# START OF Collected data

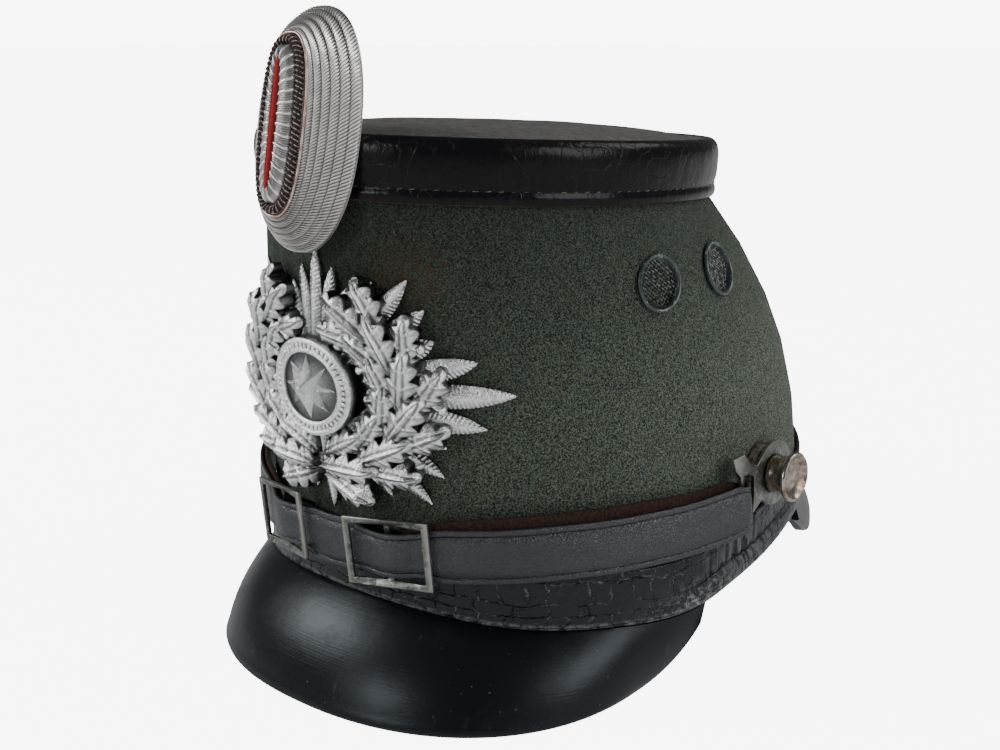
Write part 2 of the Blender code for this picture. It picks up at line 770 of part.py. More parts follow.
def make_badge(metal):
    """Plate of rays, leaf wreath, boss and star, joined into one casting."""
    parts = wreath_leaves() + [boss_loops(), star_loops()]
    group = bpy.data.collections.new("badge_parts")
    for number, loops in enumerate(parts):
        piece = hide_tool(make_object(f"tool_badge_{number}", skin(loops), metal))
        group.objects.link(piece)
    drawing = hide_tool(make_object("tool_badge", skin(burst_loops()), metal))
    modifier = drawing.modifiers.new("join", "BOOLEAN")
    modifier.operand_type = "COLLECTION"
    modifier.collection = group
    modifier.operation = "UNION"
    modifier.solver = "EXACT"
    bpy.context.view_layer.update()
    graph = bpy.context.evaluated_depsgraph_get()
    mesh = bpy.data.meshes.new_from_object(drawing.evaluated_get(graph))
    for tool in list(group.objects) + [drawing]:
        bpy.data.objects.remove(tool, do_unlink=True)
    bpy.data.collections.remove(group)
    badge = wrap_badge(mesh, metal)
    bpy.data.meshes.remove(mesh)
    return badge


# ---------------------------------------------------------------- cockade


def cockade_frame():
    """Frame of the dish: X across, Y up the dish, Z out."""
    frame = Matrix.Rotation(math.pi / 2 - COCKADE_LEAN, 4, "X")
    frame.translation = COCKADE_CENTRE
    return frame


def oval(half_width, half_height, out, power=2.25):
    """One oval ring of the dish, in the hat's coordinates."""
    frame = cockade_frame()
    ring = []
    for angle in round_angles(COCKADE_SEGMENTS):
        x = half_width * signed_power(math.sin(angle), 2 / power)
        y = half_height * signed_power(math.cos(angle), 2 / power)
        ring.append(frame @ Vector((x, y, out)))
    return ring


def dish_ring(share, out, inset=0.0):
    """Ring between the dish's outer edge, share 0, and its inner oval, share 1."""
    half_width = COCKADE_HALF_WIDTH + (INNER_HALF_WIDTH - COCKADE_HALF_WIDTH) * share
    half_height = COCKADE_HALF_HEIGHT + (INNER_HALF_HEIGHT - COCKADE_HALF_HEIGHT) * share
    return oval(half_width - inset, half_height - inset, out)


def dish_rise(share):
    return COCKADE_RISE * math.sin(share * math.pi / 2) ** 0.9


def centre_point(out):
    return [cockade_frame() @ Vector((0.0, 0.0, out))]


def make_cockade_shell(silver):
    """The dish: stepped bands in front, a shallow hollow behind."""
    loops = [centre_point(COCKADE_BACK), dish_ring(0.30, COCKADE_BACK), dish_ring(0.0, 0.0, 0.0010)]
    loops.append(dish_ring(0.0, 0.0004))
    for k in range(COCKADE_BANDS):
        loops.append(dish_ring(k / COCKADE_BANDS + 0.02, 0.0012 + dish_rise(k / COCKADE_BANDS)))
    loops += [dish_ring(0.98, COCKADE_TOP), centre_point(COCKADE_TOP)]
    make_object("cockade_shell", skin(loops), silver, 25.0)


def make_cockade_cord(dark):
    """Twisted cord laid round the inner oval."""
    radius, sides = 0.0010, 5
    frame = cockade_frame()
    normal = frame.to_3x3().col[2]
    loops = []
    for point in oval(INNER_HALF_WIDTH, INNER_HALF_HEIGHT, 0.0, 2.8):
        outward = (point - frame.translation).normalized()
        seat = point + normal * (COCKADE_TOP + GAP + radius)
        turns = [2 * math.pi * k / sides for k in range(sides)]
        loops.append([seat + (outward * math.cos(a) + normal * math.sin(a)) * radius for a in turns])
    make_object("cockade_cord", skin(loops, closed=True), dark)


def make_cockade_pad(silver):
    """Raised oval inside the cord, with a slot down its middle."""
    seat = COCKADE_TOP + GAP
    half_width, half_height = INNER_HALF_WIDTH - 0.0014, INNER_HALF_HEIGHT - 0.0014
    pad = [centre_point(seat)]
    for scale, out in ((1.0, 0.0), (1.0, 0.0016), (0.80, 0.0032)):
        pad.append(oval(half_width * scale, half_height - half_width * (1 - scale), seat + out, 3.0))
    for out in (0.0038, SLOT_FLOOR):
        pad.append(oval(SLOT_HALF_WIDTH, SLOT_HALF_HEIGHT, seat + out, 4.0))
    pad.append(centre_point(seat + SLOT_FLOOR))
    make_object("cockade_pad", skin(pad), silver, 30.0)


def make_cockade_core(red):
    half_width, half_height = SLOT_HALF_WIDTH - GAP, SLOT_HALF_HEIGHT - GAP
    low = COCKADE_TOP + 2 * GAP + SLOT_FLOOR
    core = [oval(half_width, half_height, low, 4.0), oval(half_width, half_height, low + 0.0008, 4.0)]
    core.append(oval(half_width * 0.5, half_height - 0.0006, low + 0.0014, 4.0))
    make_object("cockade_core", skin(core), red)


# ---------------------------------------------------------------- the hat


def main():
    clear_scene()
    felt = make_material("green_felt", (0.045, 0.062, 0.050), 0.95)
    black_leather = make_material("black_leather", (0.012, 0.012, 0.013), 0.35)
    fibre = make_material("lacquered_fibre", (0.008, 0.009, 0.012), 0.18)
    strap_leather = make_material("strap_leather", (0.020, 0.022, 0.030), 0.5)
    cast_silver = make_material("cast_aluminium", (0.62, 0.63, 0.64), 0.38, 1.0)
    steel = make_material("grey_steel", (0.26, 0.27, 0.26), 0.45, 1.0)
    nickel = make_material("worn_nickel", (0.42, 0.38, 0.30), 0.3, 1.0)
    vent_paint = make_material("green_paint", (0.03, 0.045, 0.036), 0.5)
    gauze = make_material("wire_gauze", (0.08, 0.08, 0.08), 0.5, 1.0)
    silver_thread = make_material("silver_thread", (0.70, 0.70, 0.71), 0.4, 1.0)
    dark_cord = make_material("dark_cord", (0.03, 0.012, 0.012), 0.8)
    red_cloth = make_material("red_cloth", (0.55, 0.02, 0.02), 0.8)

    make_body(felt)
    make_crown(black_leather)
    make_base_band(black_leather)
    make_front_peak(fibre)
    make_rear_peak(fibre)
    make_vents(vent_paint, gauze)
    make_chin_strap(strap_leather)
    for side, sign in (("left", 1), ("right", -1)):
        make_buckle(side, sign, steel)
        make_side_fittings(side, sign, nickel, steel, strap_leather)
    make_badge(cast_silver)
    make_cockade_shell(silver_thread)
    make_cockade_cord(dark_cord)
    make_cockade_pad(silver_thread)
    make_cockade_core(red_cloth)


main()
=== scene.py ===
"""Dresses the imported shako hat: detailed pieces, materials and a small studio.

The file is laid out as an add-on: each piece or group of pieces is an operator, and main() runs them in order.
"""

import math
from contextlib import contextmanager

import bpy
from bpy.props import FloatProperty, FloatVectorProperty, IntProperty, PointerProperty
from mathutils import Matrix, Vector, noise


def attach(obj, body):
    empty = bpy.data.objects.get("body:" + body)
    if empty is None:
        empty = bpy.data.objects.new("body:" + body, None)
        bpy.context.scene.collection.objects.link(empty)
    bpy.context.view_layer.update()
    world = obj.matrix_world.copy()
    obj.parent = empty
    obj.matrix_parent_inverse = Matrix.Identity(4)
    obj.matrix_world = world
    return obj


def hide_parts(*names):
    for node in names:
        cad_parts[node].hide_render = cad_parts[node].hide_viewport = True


bl_info = {
    "name": "Shako Hat Dressing",
    "version": (1, 0, 0),
    "blender": (4, 5, 0),
    "location": "View3D > Sidebar > Shako",
    "description": "Builds the leather, cast, woven and metal details of a shako hat round its CAD frame",
    "category": "Object",
}

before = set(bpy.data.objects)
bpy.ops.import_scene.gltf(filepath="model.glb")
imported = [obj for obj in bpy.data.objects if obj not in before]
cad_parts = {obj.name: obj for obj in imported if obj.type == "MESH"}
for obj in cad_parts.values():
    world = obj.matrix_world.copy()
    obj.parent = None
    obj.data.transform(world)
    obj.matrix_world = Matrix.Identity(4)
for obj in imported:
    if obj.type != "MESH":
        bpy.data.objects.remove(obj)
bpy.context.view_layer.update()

TAU = 2 * math.pi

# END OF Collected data

Directions for this task:
Return, unchanged, the run of lines above that opens with the line containing "make_body(felt)" and closes with the line containing "imported = [obj". Include both.

Answer to this exercise:
    make_body(felt)
    make_crown(black_leather)
    make_base_band(black_leather)
    make_front_peak(fibre)
    make_rear_peak(fibre)
    make_vents(vent_paint, gauze)
    make_chin_strap(strap_leather)
    for side, sign in (("left", 1), ("right", -1)):
        make_buckle(side, sign, steel)
        make_side_fittings(side, sign, nickel, steel, strap_leather)
    make_badge(cast_silver)
    make_cockade_shell(silver_thread)
    make_cockade_cord(dark_cord)
    make_cockade_pad(silver_thread)
    make_cockade_core(red_cloth)


main()
=== scene.py ===
"""Dresses the imported shako hat: detailed pieces, materials and a small studio.

The file is laid out as an add-on: each piece or group of pieces is an operator, and main() runs them in order.
"""

import math
from contextlib import contextmanager

import bpy
from bpy.props import FloatProperty, FloatVectorProperty, IntProperty, PointerProperty
from mathutils import Matrix, Vector, noise


def attach(obj, body):
    empty = bpy.data.objects.get("body:" + body)
    if empty is None:
        empty = bpy.data.objects.new("body:" + body, None)
        bpy.context.scene.collection.objects.link(empty)
    bpy.context.view_layer.update()
    world = obj.matrix_world.copy()
    obj.parent = empty
    obj.matrix_parent_inverse = Matrix.Identity(4)
    obj.matrix_world = world
    return obj


def hide_parts(*names):
    for node in names:
        cad_parts[node].hide_render = cad_parts[node].hide_viewport = True


bl_info = {
    "name": "Shako Hat Dressing",
    "version": (1, 0, 0),
    "blender": (4, 5, 0),
    "location": "View3D > Sidebar > Shako",
    "description": "Builds the leather, cast, woven and metal details of a shako hat round its CAD frame",
    "category": "Object",
}

before = set(bpy.data.objects)
bpy.ops.import_scene.gltf(filepath="model.glb")
imported = [obj for obj in bpy.data.objects if obj not in before]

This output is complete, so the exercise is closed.